There's just so much unrealized potential here. The magic system is intriguing, but never quite defined enough. She breaks the cardinal rule of magic users--the reader should have a reasonable idea of the strength level of the protagonist. Magda is undertrained, which works really quite well overall. But suddenly, she'll pull out tricks that don't seem to make sense in context of what was previously established. There's a training sequence that's nowhere as well defined as it should be. Other events increase her power in ways that just aren't particularly well explained. I could never tell how much trouble she was in, since she would suddenly have power she previously did not.

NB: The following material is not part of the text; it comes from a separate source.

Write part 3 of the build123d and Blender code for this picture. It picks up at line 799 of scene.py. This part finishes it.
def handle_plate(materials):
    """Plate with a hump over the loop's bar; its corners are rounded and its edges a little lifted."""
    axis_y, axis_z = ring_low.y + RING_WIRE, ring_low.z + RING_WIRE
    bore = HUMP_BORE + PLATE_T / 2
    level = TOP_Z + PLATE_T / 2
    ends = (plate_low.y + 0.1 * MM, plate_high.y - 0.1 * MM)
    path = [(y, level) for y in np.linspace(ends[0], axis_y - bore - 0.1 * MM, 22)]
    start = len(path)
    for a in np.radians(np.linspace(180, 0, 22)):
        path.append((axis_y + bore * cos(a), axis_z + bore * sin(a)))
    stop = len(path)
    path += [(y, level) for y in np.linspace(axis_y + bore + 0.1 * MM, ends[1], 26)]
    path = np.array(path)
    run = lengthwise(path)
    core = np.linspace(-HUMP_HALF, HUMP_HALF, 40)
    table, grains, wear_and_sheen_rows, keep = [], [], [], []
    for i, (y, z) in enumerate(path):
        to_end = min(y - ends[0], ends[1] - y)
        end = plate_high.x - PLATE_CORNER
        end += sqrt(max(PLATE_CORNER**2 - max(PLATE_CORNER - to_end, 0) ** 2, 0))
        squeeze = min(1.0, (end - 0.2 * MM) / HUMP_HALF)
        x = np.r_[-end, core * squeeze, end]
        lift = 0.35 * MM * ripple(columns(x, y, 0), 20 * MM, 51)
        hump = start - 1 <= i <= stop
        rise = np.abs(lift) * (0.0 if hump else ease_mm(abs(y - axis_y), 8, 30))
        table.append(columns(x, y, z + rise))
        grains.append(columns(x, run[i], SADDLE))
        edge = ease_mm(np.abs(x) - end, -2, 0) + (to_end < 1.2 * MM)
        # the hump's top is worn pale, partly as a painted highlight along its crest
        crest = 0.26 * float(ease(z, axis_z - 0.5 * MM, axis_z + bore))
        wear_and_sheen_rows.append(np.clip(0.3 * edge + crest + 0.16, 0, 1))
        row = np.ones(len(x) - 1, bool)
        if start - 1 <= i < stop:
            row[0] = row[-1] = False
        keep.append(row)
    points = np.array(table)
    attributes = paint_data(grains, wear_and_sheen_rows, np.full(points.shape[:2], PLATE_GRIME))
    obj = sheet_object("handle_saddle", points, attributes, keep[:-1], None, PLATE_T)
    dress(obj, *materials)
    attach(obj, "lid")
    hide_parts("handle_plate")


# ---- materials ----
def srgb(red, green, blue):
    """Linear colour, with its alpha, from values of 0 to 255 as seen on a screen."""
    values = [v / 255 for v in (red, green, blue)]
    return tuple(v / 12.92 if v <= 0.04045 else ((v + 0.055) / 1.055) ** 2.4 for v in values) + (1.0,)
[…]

Magda and Raziel are well drawn, but many of the other characters never really coalesced for me. Her little sister is particularly difficult to grasp, which is a problem given that Giselle is Magda's motivations. All her reasons for why she should hare off across Europe instead of going into hiding, when all the supernatural help tells her that her quest will make things worse (and are proven correct), seem to be driven by a really immature, whiny girl. Lang was clearly going for a feeling of doomed nobility--she knows what she's doing won't help, but has to try anyway. But it never quite works. Her excuses for why they shouldn't just flee to South America are weak (and she admits this). Her goals end up strengthening the Reich by accident (which she was warned of). She insists she's going because she promised Giselle, but Magda breaks her promises left and right and so I don't see why she can't break this one, too.

The action scenes are well set up, but breeze through the action in a way that's very confusing. I still don't understand how certain key events actually happened. There's a lot of "event happens because author wants it to".

It's an ambitious book with a lot of neat ideas, and it just drips in evocative imagery. Her descriptions of Budapest, Paris, and Amsterdam are deeply immersive. But it feels like some of the work that shows up in my writing group--a great deal of promise, but very unpolished. What was her editor thinking? There's so much here that's problematic--fixable, but it wasn't fixed. I don't know whether I want to read the next book or not. The flaws could be overcome with experience, but only if someone points them out to her. And her editor doesn't seem to have done so on this run.